Prompt-learning has been a widely-used paradigm in the field of Natural Language Processing (NLP), especially when data is limited. It follows the idea of pretraining-finetuning paradigm, where pre-trained language models (PLMs) will be adapted to various downstream tasks. Instead of adding task-specific objectives in finetuning, prompt-learning converts each original task to a specific prompting function. This process is named prompt engineering.
Their are two main approaches in prompt engineering: cloze prompts and prefix prompts.
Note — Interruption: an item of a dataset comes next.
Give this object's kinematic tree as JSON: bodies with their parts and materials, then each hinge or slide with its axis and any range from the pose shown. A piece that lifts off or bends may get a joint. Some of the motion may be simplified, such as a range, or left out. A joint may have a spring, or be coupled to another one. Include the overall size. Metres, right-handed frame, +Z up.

Cloze prompts are more suitable in downstream tasks using masked LMs, while prefix prompts are generally used in text generation tasks.
Generally, the input texts and labels can be obtained from the task dataset. These data will be rearranged into a cloze-style phrase, which includes two steps:
- Applying a template which consists of an input slot, an answer slot, and self-defined natural language texts
- Applying a verbalizer that maps the original labels to answers for the answer slot.
As shown in the following example, the dataset contains two input texts: premise and hypothesis. The label indicates the relationship between premise and hypothesis, and there are three possible text strings for label: entailment, contradiction and neutral.
We can design a meaningful cloze template as below
Instead of designing a prompt in real natural language, prefix prompts directly modifies the embedding space. It inserts a sequence of task-specific vectors and freezes the LM parameters. An advantage of prefix prompts is that embeddings of templates are no longer limited by parameters in pre-trained LMs.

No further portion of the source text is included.